April 7, 2016 | 5 min read

The Co-Operative Group will use the learnings from its e-commerce Co-operative Electricals business to shape wider services and marketing investments as it continues to steady itself following a radical overhaul of its brand.

The once beleaguered business, which is one year in to a three-year long turnaround plan, wants digital to play a bigger role in that effort, particularly now that it has moved “from rescue in to rebuild” mode. That shift, it believes, is shown in the “stable” group revenues at £9.3bn in the quarter, which despite being down from £9.4bnlast year, are underpinned by like-for-like growth in its food, convenience and funerals business.

Speaking on a conference call earlier this morning (7 April), chief executive Richard Pennycook, who also announced has slashed his pay packet by 60 per cent to £750,000, said that the digital team, led by Mike Bracken, will look to Co-op Electricals’ business model to build its ecommerce capabilities.

“At the moment our online business, which is small, is electrical and that is a business we are keen to continue to grow,” he said. “It’s got high customer service scores and we have recruited a new team to bring Co-op into the 21st century in terms of digital. That is something we are working on in terms of strategy. At the moment we can’t comment on where we will go with digital activities but it’s great that we sit with a small but good business to build on.”

In a report, also published today, the Co-op detailed plans to launch “a series of digital services and businesses” to help better service to its existing members and build brand affinity and awareness. “In the years ahead, we may even explore entirely new Co-op digital businesses,” the report added.

Moving forward, the Co-op will focus much of its marketing and advertising strategy on a relaunch of its membership offering in a bid to entice more shoppers to sign up to the scheme, which provides offers from across the Group’s businesses including food, legal services, online electrical, insurance and funeral care.

In answer to a question posed by The Drum, Pennycook revealed that Co-op’s broader marketing activities will be ”more of the same” but with investment behind pushing the business’ points of differentiation as it continues to compete with the big four.

“In terms of our membership proposition it won’t surprise you that there will be activity and we will be talking more about what being a member means… and talking more about the Co-op brand and the ethical stories behind the brand so there will be weight behind that.”

Pricing and an emphasis on convenience has played a key part in Co-op’s turnaround plan to date and the retailer has invested £125m in lowering prices, which in turn has positively impacted the amount shoppers are putting in their baskets. For example it has cut prices by over 15 per cent on fruit and veg, a move that saw volumes grow by almost 20 per cent.

Food like-for-like sales grew by 1.6 per cent in 2015, with like-for-like volumes up 5 per cent.

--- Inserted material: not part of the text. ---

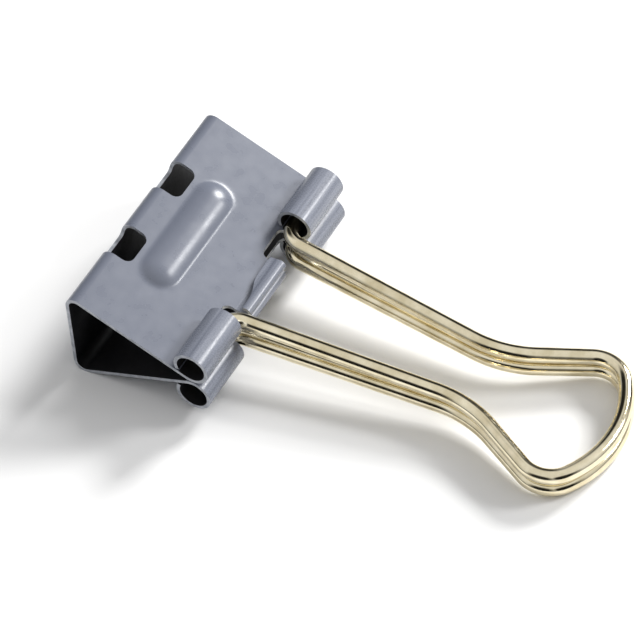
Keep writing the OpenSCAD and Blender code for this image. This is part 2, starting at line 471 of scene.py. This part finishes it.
def addCutter(low, high, roundEdge, radius):
    clearSelection()
    bpy.ops.mesh.primitive_cube_add(size=1)
    cutter = bpy.context.object
    cutter.location = (Vector(low) + Vector(high)) / 2
    cutter.scale = Vector(high) - Vector(low)
    bpy.ops.object.transform_apply(location=True, rotation=True, scale=True)
    bpy.ops.object.mode_set(mode="EDIT")
    pickParts("EDGE", roundEdge)
    bpy.ops.mesh.bevel(offset=radius, segments=8, affect="EDGES")
    bpy.ops.object.mode_set(mode="OBJECT")
    # the walls it leaves show the cut edge of the sheet
    cutter.data.materials.append(paint)
    cutter.data.materials.append(cutEdge)
    for face in cutter.data.polygons:
        face.material_index = edgeSlot
    return cutter


def cutAway(half, cutter):
    applyModifier(half, "BOOLEAN", {
        "operation": "DIFFERENCE", "object": cutter, "solver": "EXACT", "material_mode": "TRANSFER"})
    bpy.data.objects.remove(cutter)


def cutOpenings(half, size, plan):
    slotNear, slotFar, slotDepth, slotDrop = size["slot"]
    over = 1  # how far a cutter stands clear of the sheet
    top = size["spineHalfHeight"] + over
    foldX = plan["foldCentre"].x
    slotLow = size["spineHalfHeight"] - slotDrop
    for start, end in ((slotNear, slotFar), (-slotFar, -slotNear)):
        cutAway(half, addCutter(
            (size["foldRadius"], start, over / 2), (slotDepth, end, top),
            lambda p: p.x > slotDepth - hair, size["slotCorner"]))
        cutAway(half, addCutter(
            (-over, start, slotLow), (foldX, end, top),
            lambda p: p.z < slotLow + hair, size["slotCorner"]))
    notchBack, notchFront = size["notchBack"], plan["front"].x + 3 * over
    tongueStart, tongueEnd = size["tongue"]
    for start, end in ((tongueEnd, size["knuckleStart"]), (-size["knuckleStart"], tongueStart)):
        cutAway(half, addCutter(
            (notchBack, start, -over), (notchFront, end, top),
            lambda p: p.x < notchBack + hair, size["notchCorner"]))


def bodyFinish(face, size, plan):
    # the hollow, the bores, the mouth and the cut rims at the roll ends get near-black painted shade; the rolled
    # lips have their own finish
    middle, way = face.center, face.normal
    rollStart, rollEnd = degrees(plan["slope"]) - 90, size["knuckleEnd"] - 360
    fromRoll = Vector((middle.x, 0, middle.z)) - plan["rollCentre"]
    turn = degrees(atan2(fromRoll.z, fromRoll.x))
    rolled = not rollEnd < turn < rollStart and fromRoll.length < plan["rollRadius"] + size["skin"]
    inFold = middle.x < plan["root"].x and (middle - plan["foldCentre"]).dot(way) < 0
    atKnuckle = abs(middle.y) > size["knuckleStart"]
    if face.material_index == edgeSlot:
        # cut rims at the ends of the rolls take the painted shade too
        inRoll = middle.x > plan["rollCentre"].x - plan["rollRadius"]
        rollEdge = atKnuckle and inRoll and abs(way.y) < 0.5
        return paintedShadeSlot if rollEdge else edgeSlot
    if atKnuckle and rolled:
        return lipHighlightSlot if fromRoll.length > plan["rollRadius"] - size["skin"] else paintedShadeSlot
    if atKnuckle and (middle - plan["root"]).dot(plan["along"]) > size["boreFloor"]:
        return paintedShadeSlot
    if not atKnuckle and middle.x > plan["front"].x:
        facesMouth = way.z < -0.7 and middle.x < size["mouthEnd"]
        return paintedShadeSlot if facesMouth else lipHighlightSlot
    return paintedShadeSlot if inFold or way.dot(plan["normal"]) < -0.5 else paintSlot


def shadeBody(half, size, plan):
    for face in half.data.polygons:
        face.material_index = bodyFinish(face, size, plan)


def cleanMesh(piece, distance=0.0008):
    pickOnly(piece)
    bpy.ops.object.mode_set(mode="EDIT")
    bpy.ops.mesh.select_all(action="SELECT")
    bpy.ops.mesh.remove_doubles(threshold=distance)
    bpy.ops.mesh.dissolve_degenerate(threshold=distance / 4)
    bpy.ops.object.mode_set(mode="OBJECT")


def pointOutwards(piece):
    pickOnly(piece)
    bpy.ops.object.mode_set(mode="EDIT")
    bpy.ops.mesh.select_all(action="SELECT")
    bpy.ops.mesh.normals_make_consistent(inside=False)
    bpy.ops.object.mode_set(mode="OBJECT")


def thickenSheet(half, size):
    # the sheet drawn is the inner face, so its thickness goes outwards
    pointOutwards(half)
    spineFace = min(half.data.polygons, key=lambda face: face.center.x)
    applyModifier(half, "SOLIDIFY", {
        "thickness": size["sheet"],
        "offset": 1 if spineFace.normal.x < 0 else -1,
        "use_even_offset": True,
        "material_offset_rim": edgeSlot,
    })


def makeUpperBody(size, plan):
    half, beadPlace = makeBodyHalf(size, plan)
    raiseBead(half, size, plan, beadPlace)
    rollLips(half, size, plan)
    cleanMesh(half)
    for finish in bodyFinishes:
        half.data.materials.append(finish)
    thickenSheet(half, size)
    shadeBody(half, size, plan)
    cutOpenings(half, size, plan)
    cleanMesh(half, 0.0004)  # closer than before, to keep the cuts' corners
    toMetres(half, size["smoothAngle"])
    return half


def makeLowerBody(upperBody):
    half = upperBody.copy()
    half.data = upperBody.data.copy()
    half.name = "lower_body"
    bpy.context.collection.objects.link(half)
    pickOnly(half)
    half.scale = (1, 1, -1)
    bpy.ops.object.transform_apply(location=True, rotation=True, scale=True)
    pointOutwards(half)
    return half


plan = bodyPlan(bodySize)
upperBody = makeUpperBody(bodySize, plan)
print("upper body made with", len(upperBody.data.polygons), "faces")
lowerBody = makeLowerBody(upperBody)
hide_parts("spine", "upper_jaw")
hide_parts("lower_jaw")
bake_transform(upperBody)
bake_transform(lowerBody)
print("body made")


# The handles are round wire, drawn along its route and turned at each bend.
wireSize = {
    "radius": 0.56,
    "sides": 28,
    "length": 27.5,
    "armHalfGap": 3.94,
    "waistAt": 17.8,
    "waistHalfGap": 2.37,
    "waistBend": 8.2,
    "flare": 27.2,
    "cornerBend": 2.25,
    "tipBend": 8.15,
    "footBend": 1.3,
    "footEnd": 8.2,
    "endBevel": 0.12,
    "footSteps": 12,
    "waistSteps": 14,
    "tipSteps": 16,
    "smoothAngle": 40,
}
handlePlaces = {
    "upper_wire": {"body": "upper_handle", "pivot": (9.55, 0, 0.93), "droop": 3.95},
    "lower_wire": {"body": "lower_handle", "pivot": (9.55, 0, -0.93), "droop": 2.47},
}


def leftOf(way):
    return Vector((-way.y, way.x, 0))


def drawStraight(move):
    bpy.ops.mesh.extrude_region_move(TRANSFORM_OT_translate={"value": move})


def drawBend(centre, angle, steps):
    # spin turns clockwise about its axis
    bpy.ops.mesh.spin(steps=steps, angle=-angle, center=centre, axis=(0, 0, 1), use_auto_merge=False)


def makeWire(size):
    # where the bends start, in the handle's own plane, with the pivot at the origin
    foot = Vector((0, size["armHalfGap"], 0))
    waist = Vector((size["waistAt"], size["waistHalfGap"], 0))
    armWay = (waist - foot).normalized()
    armHeading = atan2(armWay.y, armWay.x)
    flare = radians(size["flare"])
    flareWay = Vector((cos(flare), sin(flare), 0))
    footTurn = radians(90) + armHeading
    footReach = size["footBend"] * tan(footTurn / 2)
    waistTurn = flare - armHeading
    waistReach = size["waistBend"] * tan(waistTurn / 2)
    footStart = foot + Vector((0, footReach, 0))
    waistStart = waist - waistReach * armWay
    # the corner bend touches the flare's line and sits inside the tip's circle
    tipCentre = Vector((size["length"] - size["tipBend"], 0, 0))
    offset = waist - size["cornerBend"] * leftOf(flareWay) - tipCentre
    inner = size["tipBend"] - size["cornerBend"]
    side = offset.dot(flareWay)
    toCorner = sqrt(side ** 2 - offset.length_squared + inner ** 2) - side
    corner = tipCentre + offset + flareWay * toCorner
    cornerStart = corner + size["cornerBend"] * leftOf(flareWay)
    waistEnd = waist + waistReach * flareWay
    tipAngle = atan2(corner.y, corner.x - tipCentre.x)

    clearSelection()
    bpy.ops.mesh.primitive_circle_add(
        vertices=size["sides"], radius=size["radius"], fill_type="NOTHING",
        location=(0, size["footEnd"], 0), rotation=(radians(90), 0, 0))
    wire = bpy.context.object
    bpy.ops.object.transform_apply(location=True, rotation=True, scale=True)
    bpy.ops.object.mode_set(mode="EDIT")
    bpy.ops.mesh.select_all(action="SELECT")
    drawStraight(Vector((0, footStart.y - size["footEnd"], 0)))
    drawBend(footStart + Vector((size["footBend"], 0, 0)), footTurn, size["footSteps"])
    drawStraight(waistStart - (foot + footReach * armWay))
    drawBend(waistStart + size["waistBend"] * leftOf(armWay), waistTurn, size["waistSteps"])
    drawStraight(cornerStart - waistEnd)
    drawBend(corner, tipAngle - flare - radians(90), size["tipSteps"])
    drawBend(tipCentre, -tipAngle, size["tipSteps"])

    # close and soften the cut end of the foot
    pickParts("EDGE", lambda p: p.y > size["footEnd"] - hair)
    bpy.ops.mesh.edge_face_add()
    bpy.ops.mesh.bevel(offset=size["endBevel"], segments=3, affect="EDGES")
    bpy.ops.object.mode_set(mode="OBJECT")
    applyModifier(wire, "MIRROR", {"use_axis": (False, True, False), "merge_threshold": 0.002})
    pickOnly(wire)
    bpy.ops.object.mode_set(mode="EDIT")
    bpy.ops.mesh.select_all(action="SELECT")
    bpy.ops.mesh.remove_doubles(threshold=0.002)
    bpy.ops.mesh.normals_make_consistent(inside=False)
    bpy.ops.object.mode_set(mode="OBJECT")
    wire.data.materials.append(plating)
    return wire


def placeHandle(wire, name, place):
    handle = wire.copy()
    handle.data = wire.data.copy()
    handle.name = name
    bpy.context.collection.objects.link(handle)
    pickOnly(handle)
    handle.rotation_euler = (0, radians(place["droop"]), 0)
    handle.location = place["pivot"]
    bpy.ops.object.transform_apply(location=True, rotation=True, scale=True)
    toMetres(handle, wireSize["smoothAngle"])
    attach(handle, place["body"])
    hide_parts(place["body"])


wire = makeWire(wireSize)
for name, place in handlePlaces.items():
    placeHandle(wire, name, place)
bpy.data.objects.remove(wire)
print("handles made")


floorLook = {
    "tone": (0.90, 0.90, 0.90),
    "shade": 0.985,
    "grain": 40,  # millimetres
    "roughness": 0.6,
    "shine": 0.2,
    "width": 8,  # metres
}


def makeTableFinish(look):
    material, tree, shader, place = newMaterial("paleTable")
    grain = addNoise(tree, place, look["grain"])
    darker = [look["shade"] * part for part in look["tone"]]
    tree.links.new(addRamp(tree, grain, darker, look["tone"]), shader.inputs["Base Color"])
    shader.inputs["Roughness"].default_value = look["roughness"]
    shader.inputs["Specular IOR Level"].default_value = look["shine"]
    return material


def makeFloor(look):
    # the clip lies on its lower fold and on the tip of its lower handle
    foldX = plan["foldCentre"].x * millimetre
    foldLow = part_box("spine")[0].z
    tipLow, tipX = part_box("lower_handle")[0].z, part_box("lower_handle")[1].x - wireSize["radius"] * millimetre
    tilt = atan2(tipLow - foldLow, tipX - foldX)
    clearSelection()
    bpy.ops.mesh.primitive_plane_add(
        size=look["width"], location=(foldX, 0, foldLow), rotation=(0, -tilt, 0))
    floor = bpy.context.object
    floor.name = "floor"
    floor.data.materials.append(makeTableFinish(look))


# The lights' places and sizes are in metres.
lightPlan = {
    "key": {"place": (0.15, 0.50, 0.34), "size": (0.18, 0.18), "power": 4.7, "tone": (1, 0.995, 0.985)},
    "side": {"place": (0.37, 0.29, 0.33), "size": (0.12, 0.10), "power": 1.2, "tone": (1, 1, 1)},
}
lightTarget = (0.018, 0, 0)


def addLights(lights, target):
    for name, light in lights.items():
        place = Vector(light["place"])
        turn = (place - Vector(target)).to_track_quat("Z", "Y").to_euler()
        bpy.ops.object.light_add(type="AREA", location=place, rotation=turn)
        lamp = bpy.context.object
        lamp.name = name
        lamp.data.shape = "RECTANGLE"
        lamp.data.size, lamp.data.size_y = light["size"]
        lamp.data.energy = light["power"]
        lamp.data.color = light["tone"]


roomLook = {
    "horizon": (0.04, 0.04, 0.04),
    "walls": (0.60, 0.61, 0.62),
    "ceiling": (0.80, 0.80, 0.80),
    "rise": (0.08, 0.20, 0.60),
    "standLevel": 0.02,
    # dark stands round the table: the way to each, and how sharply its edge falls off
    "stands": (
        ((0.83, -0.43, 0.37), (0.900, 0.950)),
        ((0.05, 0.93, 0.36), (0.800, 0.900)),
        ((-0.70, 0.35, 0.60), (0.860, 0.950)),
        ((0.10, -0.93, 0.30), (0.850, 0.940)),
    ),
}


def addStand(tree, way, toStand, edge, level):
    # 1 away from the stand, falling to level inside its edge
    closeness = tree.nodes.new("ShaderNodeVectorMath")
    closeness.operation = "DOT_PRODUCT"
    closeness.inputs[1].default_value = Vector(toStand).normalized()
    tree.links.new(way, closeness.inputs[0])
    fade = tree.nodes.new("ShaderNodeMapRange")
    fade.inputs["From Min"].default_value, fade.inputs["From Max"].default_value = edge
    fade.inputs["To Min"].default_value, fade.inputs["To Max"].default_value = 1, level
    tree.links.new(closeness.outputs["Value"], fade.inputs["Value"])
    return fade.outputs["Result"]


def multiply(tree, first, second):
    product = tree.nodes.new("ShaderNodeMath")
    product.operation = "MULTIPLY"
    tree.links.new(first, product.inputs[0])
    tree.links.new(second, product.inputs[1])
    return product.outputs["Value"]


def setRoom(look):
    world = bpy.data.worlds.new("room")
    world.use_nodes = True
    tree = world.node_tree
    background = tree.nodes["Background"]
    way = tree.nodes.new("ShaderNodeTexCoord").outputs["Generated"]
    split = tree.nodes.new("ShaderNodeSeparateXYZ")
    tree.links.new(way, split.inputs["Vector"])
    start, middle, end = look["rise"]
    brightness = addRamp(tree, split.outputs["Z"], look["horizon"], look["ceiling"], start, end)
    wall = brightness.node.color_ramp.elements.new(middle)
    wall.color = (*look["walls"], 1)
    tree.links.new(brightness, background.inputs["Color"])
    stands = [addStand(tree, way, *stand, look["standLevel"]) for stand in look["stands"]]
    level = stands[0]
    for stand in stands[1:]:
        level = multiply(tree, level, stand)
    tree.links.new(level, background.inputs["Strength"])
    bpy.context.scene.world = world


makeFloor(floorLook)
addLights(lightPlan, lightTarget)
setRoom(roomLook)
print("studio set")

Via a plan called ‘True North’, the Co-op is aiming to become ‘the UK’s number one convenience retailer’, a strategy that seems to be showing signs of progress after it was named by Kantar as the most frequently visited major retailer in the country. Like-for-like sales in its convenience stores rose 3.8 per cent against 2.5 per cent for the rest of the market.

But despite slashing prices, the Co-op is keen not to get stuck in a battle with the discounters, with Pennycook stressing the business is not “in a race to the bottom”.

“We are not here to compete against the discounters. What customers were telling us was that price was the biggest barrier to shopping and we want to get to a fairer price and a fairer place, which is a combination of lowering prices, and a great focus on value for money of which price is an important ingredient. What we must avoid is lowering price and lowering quality and we do not want to do that.”

Overall underlying profit before tax was up 8 per cent to £81m, while group revenue lay flat at £9.3bn.